• [SUPPLIED MATERIAL]:

>> START

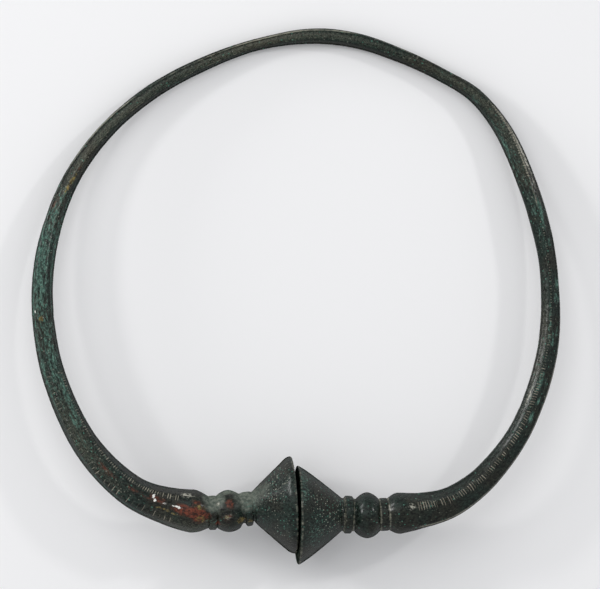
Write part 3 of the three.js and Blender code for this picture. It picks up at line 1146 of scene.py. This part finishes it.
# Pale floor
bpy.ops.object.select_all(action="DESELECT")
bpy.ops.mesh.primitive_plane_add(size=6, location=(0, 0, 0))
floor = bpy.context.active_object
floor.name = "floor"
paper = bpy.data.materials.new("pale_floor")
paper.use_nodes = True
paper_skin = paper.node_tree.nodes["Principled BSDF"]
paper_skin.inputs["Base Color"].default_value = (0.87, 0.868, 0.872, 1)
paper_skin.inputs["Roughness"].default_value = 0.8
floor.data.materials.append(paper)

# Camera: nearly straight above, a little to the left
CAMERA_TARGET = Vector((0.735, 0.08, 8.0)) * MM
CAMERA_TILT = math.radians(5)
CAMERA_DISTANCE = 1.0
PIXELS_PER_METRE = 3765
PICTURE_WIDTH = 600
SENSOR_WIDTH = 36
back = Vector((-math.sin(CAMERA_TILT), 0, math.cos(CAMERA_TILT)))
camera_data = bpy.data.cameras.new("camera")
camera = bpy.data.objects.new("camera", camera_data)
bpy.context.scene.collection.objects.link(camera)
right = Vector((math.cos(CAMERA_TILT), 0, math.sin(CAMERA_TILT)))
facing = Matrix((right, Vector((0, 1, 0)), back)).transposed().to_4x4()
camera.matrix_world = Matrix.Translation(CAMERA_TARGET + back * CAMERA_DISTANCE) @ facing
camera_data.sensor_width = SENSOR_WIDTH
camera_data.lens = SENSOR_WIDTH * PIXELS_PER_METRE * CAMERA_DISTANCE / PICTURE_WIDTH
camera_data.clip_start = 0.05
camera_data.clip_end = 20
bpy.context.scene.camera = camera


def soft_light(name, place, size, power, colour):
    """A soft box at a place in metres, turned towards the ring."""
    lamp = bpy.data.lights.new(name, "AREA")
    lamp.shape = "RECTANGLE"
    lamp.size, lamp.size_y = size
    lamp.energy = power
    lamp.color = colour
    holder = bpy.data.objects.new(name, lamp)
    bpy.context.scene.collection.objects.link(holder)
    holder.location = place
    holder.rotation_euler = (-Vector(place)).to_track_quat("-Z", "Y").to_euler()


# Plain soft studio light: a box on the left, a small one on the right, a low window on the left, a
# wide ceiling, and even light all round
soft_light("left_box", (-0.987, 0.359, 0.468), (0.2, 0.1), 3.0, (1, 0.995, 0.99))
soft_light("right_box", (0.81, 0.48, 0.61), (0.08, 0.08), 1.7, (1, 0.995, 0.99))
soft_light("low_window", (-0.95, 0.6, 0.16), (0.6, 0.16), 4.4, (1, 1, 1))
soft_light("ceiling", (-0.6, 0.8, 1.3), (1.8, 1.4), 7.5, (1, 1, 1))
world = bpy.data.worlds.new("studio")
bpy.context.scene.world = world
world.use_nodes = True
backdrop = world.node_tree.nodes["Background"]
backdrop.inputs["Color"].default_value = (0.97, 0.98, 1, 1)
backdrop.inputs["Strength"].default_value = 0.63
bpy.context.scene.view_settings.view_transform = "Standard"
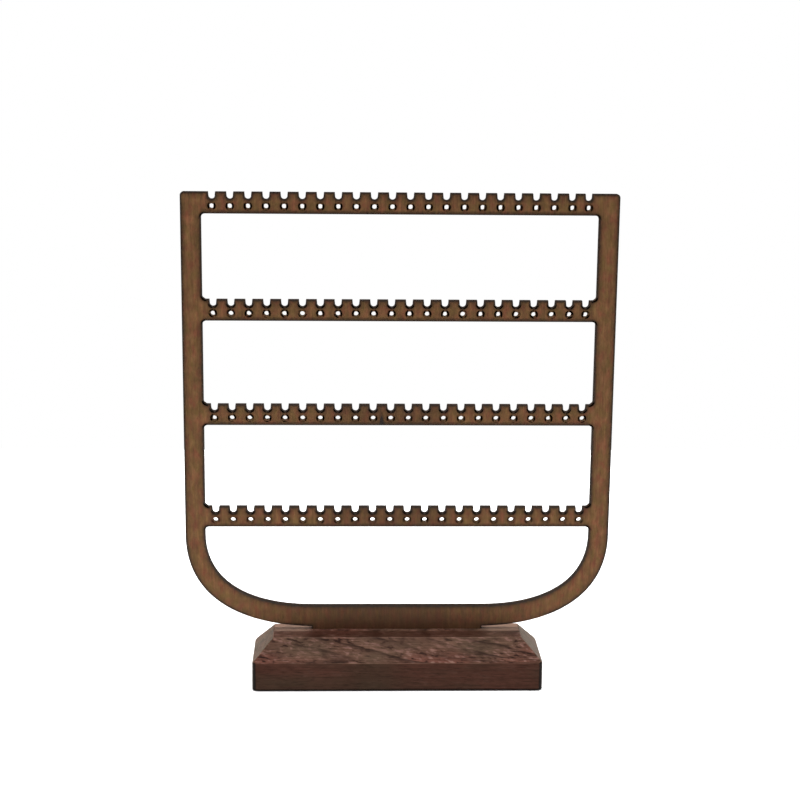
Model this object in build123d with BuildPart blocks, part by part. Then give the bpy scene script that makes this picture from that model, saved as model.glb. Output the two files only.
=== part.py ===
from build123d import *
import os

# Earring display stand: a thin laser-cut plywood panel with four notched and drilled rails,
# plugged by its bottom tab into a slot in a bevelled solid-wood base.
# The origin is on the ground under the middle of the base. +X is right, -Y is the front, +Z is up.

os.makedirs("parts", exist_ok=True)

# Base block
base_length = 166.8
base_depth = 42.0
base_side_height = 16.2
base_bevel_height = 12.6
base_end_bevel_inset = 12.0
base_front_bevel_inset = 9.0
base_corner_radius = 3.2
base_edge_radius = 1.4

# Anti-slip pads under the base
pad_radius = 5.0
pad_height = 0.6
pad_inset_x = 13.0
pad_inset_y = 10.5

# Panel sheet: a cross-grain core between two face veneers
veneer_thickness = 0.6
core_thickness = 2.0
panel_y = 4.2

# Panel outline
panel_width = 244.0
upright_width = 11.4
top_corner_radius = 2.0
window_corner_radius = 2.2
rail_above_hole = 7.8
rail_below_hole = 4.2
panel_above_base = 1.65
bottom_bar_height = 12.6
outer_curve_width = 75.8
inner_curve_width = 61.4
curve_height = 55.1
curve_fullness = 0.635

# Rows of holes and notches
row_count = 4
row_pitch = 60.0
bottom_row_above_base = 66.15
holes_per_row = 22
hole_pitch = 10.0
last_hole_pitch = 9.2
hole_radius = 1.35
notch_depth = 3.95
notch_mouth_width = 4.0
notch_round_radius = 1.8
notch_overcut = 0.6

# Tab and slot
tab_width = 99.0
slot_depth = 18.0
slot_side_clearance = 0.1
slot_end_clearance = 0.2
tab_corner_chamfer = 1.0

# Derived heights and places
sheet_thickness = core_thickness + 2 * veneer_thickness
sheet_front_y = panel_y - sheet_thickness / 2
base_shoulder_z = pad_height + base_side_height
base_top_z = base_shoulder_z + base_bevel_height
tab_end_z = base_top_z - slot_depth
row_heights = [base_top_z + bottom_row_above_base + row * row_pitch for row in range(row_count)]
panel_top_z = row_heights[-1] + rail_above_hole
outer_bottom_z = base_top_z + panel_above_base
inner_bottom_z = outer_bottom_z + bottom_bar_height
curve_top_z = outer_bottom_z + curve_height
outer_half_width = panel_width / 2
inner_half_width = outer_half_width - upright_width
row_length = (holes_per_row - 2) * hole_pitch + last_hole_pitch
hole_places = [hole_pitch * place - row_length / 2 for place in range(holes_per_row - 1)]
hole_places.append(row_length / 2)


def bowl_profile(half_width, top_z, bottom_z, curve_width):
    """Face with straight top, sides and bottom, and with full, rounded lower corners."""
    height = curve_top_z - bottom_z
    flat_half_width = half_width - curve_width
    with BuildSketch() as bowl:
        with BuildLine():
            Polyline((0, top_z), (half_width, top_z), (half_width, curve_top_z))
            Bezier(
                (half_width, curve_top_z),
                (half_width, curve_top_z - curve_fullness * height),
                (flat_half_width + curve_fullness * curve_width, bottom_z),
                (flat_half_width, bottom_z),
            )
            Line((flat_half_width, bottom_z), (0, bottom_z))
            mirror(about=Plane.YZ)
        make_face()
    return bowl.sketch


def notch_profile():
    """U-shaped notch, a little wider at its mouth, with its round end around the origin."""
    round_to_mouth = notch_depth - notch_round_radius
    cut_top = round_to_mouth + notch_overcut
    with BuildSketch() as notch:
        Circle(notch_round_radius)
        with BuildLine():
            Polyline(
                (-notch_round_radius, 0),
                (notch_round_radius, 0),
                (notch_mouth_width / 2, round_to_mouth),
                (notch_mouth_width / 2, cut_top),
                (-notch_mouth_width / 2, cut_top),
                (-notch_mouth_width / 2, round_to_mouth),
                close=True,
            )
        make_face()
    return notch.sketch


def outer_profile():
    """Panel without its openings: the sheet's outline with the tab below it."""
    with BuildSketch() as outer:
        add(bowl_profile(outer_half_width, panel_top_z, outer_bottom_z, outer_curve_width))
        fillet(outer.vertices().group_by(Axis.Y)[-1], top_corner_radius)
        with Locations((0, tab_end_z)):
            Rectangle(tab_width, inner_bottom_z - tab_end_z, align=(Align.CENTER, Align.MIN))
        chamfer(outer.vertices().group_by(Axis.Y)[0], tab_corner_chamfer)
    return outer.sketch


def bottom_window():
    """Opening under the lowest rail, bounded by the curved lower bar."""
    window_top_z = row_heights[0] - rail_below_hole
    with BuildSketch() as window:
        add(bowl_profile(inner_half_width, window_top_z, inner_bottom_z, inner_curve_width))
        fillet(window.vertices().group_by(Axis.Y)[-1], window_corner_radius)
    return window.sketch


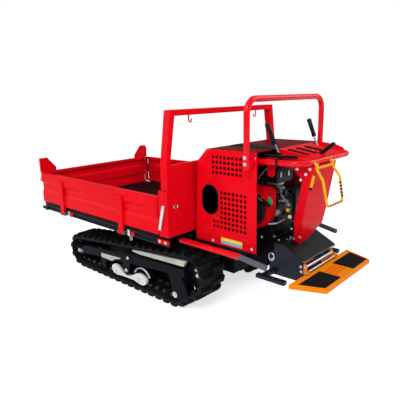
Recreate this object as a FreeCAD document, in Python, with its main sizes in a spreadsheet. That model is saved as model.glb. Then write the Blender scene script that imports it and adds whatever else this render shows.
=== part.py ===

>> END

• [REQUEST]:
Set down, exactly and in full, the lines from the one containing "Recreate this object" through the end of the entries; no other line belongs.

• [ANSWER TO THIS PROBLEM]:
Recreate this object as a FreeCAD document, in Python, with its main sizes in a spreadsheet. That model is saved as model.glb. Then write the Blender scene script that imports it and adds whatever else this render shows.
=== part.py ===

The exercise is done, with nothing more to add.